Quando a consciência do culpado desperta como uma explosão, Cristiano – e isso acontece com todos nós, mais cedo ou mais tarde em relação ao mal que fizemos – é que ele ( o culpado) começa a enfrentar o grande problema do remorso. É o fogo da culpa ardendo nos recessos mais profundos de sua alma. É quando ele passa a reconhecer e a avaliar a extensão do prejuízo que causou e, no caso específico de Jesus, que eles causaram à humanidade, porque Jesus viveu em função do bem de toda a humanidade, inclusive deles mesmos.
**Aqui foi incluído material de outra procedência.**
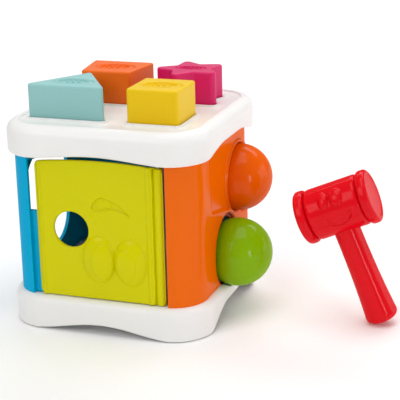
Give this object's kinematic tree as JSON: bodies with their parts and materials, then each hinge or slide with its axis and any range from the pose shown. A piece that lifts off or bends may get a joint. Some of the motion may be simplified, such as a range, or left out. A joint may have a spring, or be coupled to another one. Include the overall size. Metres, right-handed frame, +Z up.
{
  "type": "shape sorter",
  "caption": "Toddler's cube sorter: shaped holes in the lid for blocks, a side bench for balls knocked in with a toy hammer, and a hinged front door to take them out.",
  "frame": {"origin": "on the floor, at the middle of the cube's support pad", "axes": "+X from the cube towards the hammer, +Y to the back, +Z up; the door faces -Y"},
  "size_m": [0.2688, 0.15, 0.1712],
  "materials": {
    "white_plastic": "satin",
    "blue_plastic": "satin",
    "lime_plastic": "satin",
    "orange_plastic": "satin",
    "orange_ball_plastic": "satin",
    "green_ball_plastic": "satin",
    "red_plastic": "satin",
    "teal_plastic": "satin",
    "yellow_plastic": "satin",
    "amber_plastic": "satin",
    "magenta_plastic": "satin",
    "soft_ring": "matte",
    "steel": "brushed"
  },
  "bodies": {
    "cube": {"base_tray": "white_plastic", "top_lid": "white_plastic", "left_back_wall": "blue_plastic", "ball_bench_wall": "orange_plastic", "upper_grip_ring": "soft_ring", "lower_grip_ring": "soft_ring", "base_screws": "steel", "door_hinge_rod": "steel"},
    "door": {"front_door": "lime_plastic"},
    "hammer": {"hammer_handle": "red_plastic", "hammer_head": "red_plastic", "hammer_left_cap": "red_plastic", "hammer_right_cap": "red_plastic"},
    "triangle_block": {"triangle_block_shell": "teal_plastic", "triangle_block_cap": "teal_plastic"},
    "square_block": {"square_block_shell": "yellow_plastic", "square_block_cap": "yellow_plastic"},
    "trapezoid_block": {"trapezoid_block_shell": "amber_plastic", "trapezoid_block_cap": "amber_plastic"},
    "star_block": {"star_block_shell": "magenta_plastic", "star_block_cap": "magenta_plastic"},
    "upper_ball": {"upper_ball_outer_half": "orange_ball_plastic", "upper_ball_inner_half": "orange_ball_plastic"},
    "lower_ball": {"lower_ball_outer_half": "green_ball_plastic", "lower_ball_inner_half": "green_ball_plastic"}
  },
  "joints": [
    {"name": "door_hinge", "type": "hinge", "parent": "cube", "child": "door", "pos_m": [0.0433, -0.0656, 0.07], "axis": [0, 0, 1], "range_deg": [0, 100]},
    {"name": "triangle_drop", "type": "slide", "parent": "cube", "child": "triangle_block", "axis": [0, 0, 1], "range_m": [-0.111, 0.045]},
    {"name": "square_drop", "type": "slide", "parent": "cube", "child": "square_block", "axis": [0, 0, 1], "range_m": [-0.055, 0.045]},
    {"name": "trapezoid_drop", "type": "slide", "parent": "cube", "child": "trapezoid_block", "axis": [0, 0, 1], "range_m": [-0.111, 0.045]},
    {"name": "star_drop", "type": "slide", "parent": "cube", "child": "star_block", "axis": [0, 0, 1], "range_m": [-0.0095, 0.045]},
    {"name": "upper_ball_push", "type": "slide", "parent": "cube", "child": "upper_ball", "axis": [1, 0, 0], "range_m": [-0.0305, 0.026]},
    {"name": "lower_ball_push", "type": "slide", "parent": "cube", "child": "lower_ball", "axis": [1, 0, 0], "range_m": [-0.039, 0.017]},
    {"name": "hammer_lift", "type": "slide", "parent": "cube", "child": "hammer", "axis": [0, 0, 1], "range_m": [0, 0.08]}
  ]
}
Logo, Cristiano, não há o que pagarem a Jesus, porque simplesmente Jesus os perdoou, mas há muito o que responder diante de suas consciências culpadas que, com certeza, lhes exigirão algum tipo de reparação, muito provavelmente em favor da causa pela qual Jesus viveu e morreu. Logo, acreditamos que os Espíritos que estiveram envolvidos diretamente na morte e no martírio de Jesus voltaram ou ainda voltarão à Terra para trabalhar em favor da disseminação da causa do evangelho. A fim se conquistarem a paz intima e a harmonia com as leis da vida, eles devem passar por situações difíceis, que lhes exijam esforço e sacrifício com que um dia se sentirão quites consigo mesmos, porque estarão atuando pela mesma causa de Jesus.